Please review section 8.1 regarding the Important Assumptions to get a better feel for the explained projected cash flow.
8.5 Projected Balance Sheet
JTB Integrated Technologies's projected Balance Sheet shows the expected decrease in asset values (including cash reserves) over the two years, as we build, test, and establish our products and services. Once sales begin to pick up, we will make up this loss, reaching a strong net worth in year five.
8.6 Business Ratios
JTB's business ratios are compared to standard industry ratios for the Business-Oriented Computer Software industry. Our ratios differ in some areas, as the industry profiles most likely reflect a complete business with a full overhead. Our ratios are lighter in overhead and assets, as most of the heavy assets are in our Industrial Products and Services Division, and are not shown in this division's balance sheet.
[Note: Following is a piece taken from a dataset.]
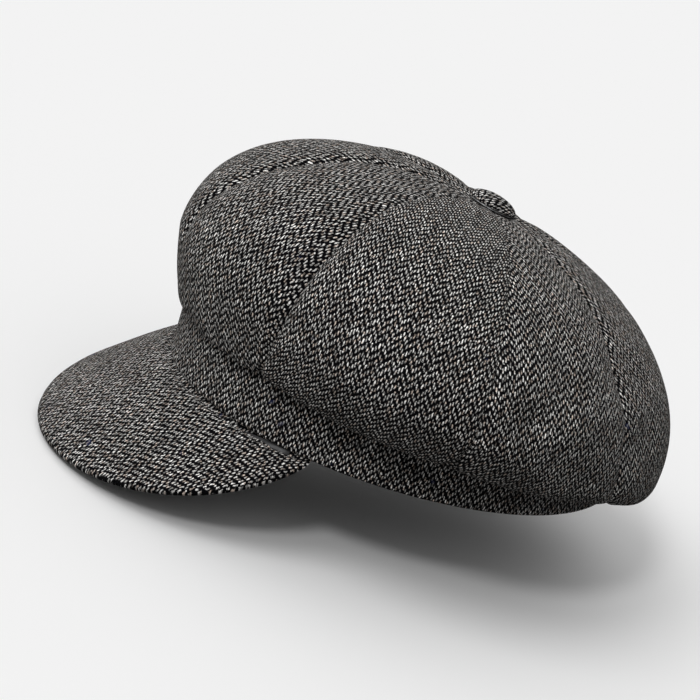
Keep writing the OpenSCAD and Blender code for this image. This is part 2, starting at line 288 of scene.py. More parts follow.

Our sales growth is substantially greater as we are adding new products and services each year to the plan, and our average Gross Margins reflect the time and expense invested up-front in the development of many of our products. Overall, we feel our ratios are better than the industry as we have maximized our marketing budgets and marketing avenues while keeping costs in check. Further maximization comes in the form of training the sales staff on maintaining profit-per-order levels when processing orders. Our unique order processing makes for streamlined repeat ordering by customers, further allowing our staff to process orders more efficiently, while reducing the internal costs.
8.7 Long-term Plan
JTB's Integrated Technologies Divisions long term plan has been projected out to a 10 year review to highlight the businesses long term results, and the added potential of the channel partnerships. Additionally, the fourth and fifth year cash position can be shown for pay-out analysis of the initial investors, this plan also give a much better equity picture.
- Gross Sales over $600,000 by year 8 of this plan.
- Gross Margins over $270,000 by year 5 of this plan.
- Net Income over $100,000 by year 5 of this plan.
- Current Assets back up over $200,000 by year 5 of the plan.
- Equity of over $260,000 by year 8 of this plan.